Despite the announcement of removing non-tariff countermeasures targeting the U.S., China appears to be keeping its export controls on rare earths in place.
China has announced a tightening of control over its strategic mineral resources, a move that comes days after trade talks with the United States that placed critical materials’ export in the spotlight.
In an online statement on May 14, China’s Ministry of Commerce said Beijing would strengthen control over the entire supply chain of strategic minerals, including mining, processing, transportation, and exports.
The comments were made two days after a high-level planning meeting in Changsha, a city in central China, to discuss supply chain controls on resources deemed tied to national interests.
The meeting gathered officials from ten government agencies, including the customs administration and ministries of commerce, industry, and public security, alongside local regulators from seven provinces rich in strategic mineral deposits, such as Jiangxi and Inner Mongolia.
According to the official readout, these agencies were required to “closely track the flow of strategic minerals” and “strictly prevent their illegal outflows.”
China is the world’s leading supplier of dozens of strategic minerals and holds a monopoly on the processing of rare earths, a group of 17 elements vital in many things from commercial technology like electric cars to military equipment.
In recent years, China has tightened its grip on various processed critical minerals, decisions largely viewed as a retaliatory response to Western restrictions on its access to advanced technology that often has military or dual-use applications.
In December 2024, after the United States expanded its restrictions on China’s access to advanced semiconductor technology, the regime specifically banned the shipment of several processed critical minerals to the United States. Among the targeted materials are gallium, germanium, and antimony, all of which have been designated by the Interior Department as critical to U.S. economic and national security.

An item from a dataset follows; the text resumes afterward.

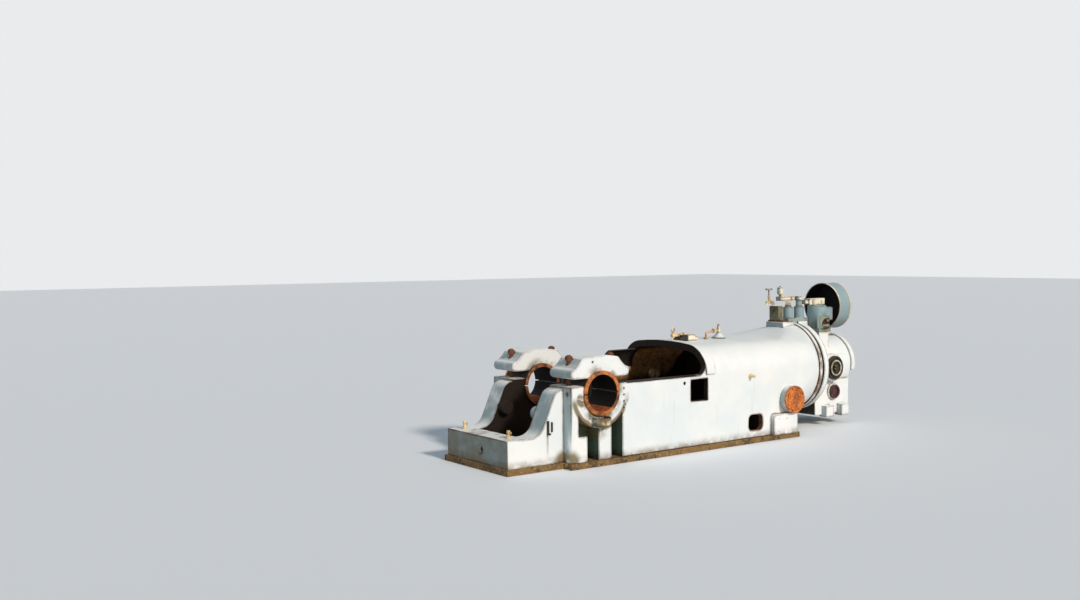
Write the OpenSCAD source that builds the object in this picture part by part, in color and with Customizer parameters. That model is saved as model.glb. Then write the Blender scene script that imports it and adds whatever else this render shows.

While analysts considered the impact of such a ban on the U.S. supply chain may be limited, given that these metals had already been under Beijing’s export restrictions, U.S. lawmakers and analysts have viewed it as a reminder of Beijing’s capability to retaliate against Western measures, urging nations to reconsider their dependence on Chinese supplies.
In February, China’s commerce ministry imposed export controls on five rare metals crucial for defense and other industries. Although the announcement coincided with an array of trade restrictions targeting American companies and products in retaliation for Washington’s tariff hike, the Chinese regime didn’t mention the United States or any other countries by name.
On April 4, China expanded its export control list by adding seven rare earth elements. The announcement came as the Chinese authorities unveiled a sweeping retaliation package in response to President Donald Trump’s steep tariffs on Chinese goods.
Following the surprise deal that China reached with the United States after two days of high-level meetings in Switzerland, the joint statement released on May 12 stated that Beijing had agreed to “suspend or remove the non-tariff countermeasures taken against the United States” since April 2.
However, it remains unclear whether this applies to export restrictions concerning rare earth elements.
During a regular briefing on that day, the foreign ministry skirted a question about lifting any of these export controls.
“For anything specific regarding the meeting, I’d direct you to China’s readout and the joint statement from both sides,” Lin Jian, the ministry’s spokesperson, told reporters in Beijing.
Yuyuan Tantian, a social media account affiliated with state broadcaster CCTV, said in a post later that China’s export controls on rare earths remain in place.
On May 14, the commerce ministry released two separate statements, pausing measures that blacklisted 17 Americans and suspending restrictions against more than two dozen U.S. companies. So far, the ministry has not issued a statement indicating the lifting of restrictions on rare earth exports.
Concerns over U.S. dependence on communist China’s rare earth processing have grown in Congress.
“The Chinese Communist Party isn’t just exporting minerals, it’s exporting leverage,” Sen. Todd Young (R-Ind.) told the Senate finance committee on May 14.
“By controlling the midstream choke points of global mineral processing and using that power to restrict exports of rare earth elements, Beijing is effectively turning raw materials into raw geopolitical pressure,” he told the hearing on trade in critical supply chains.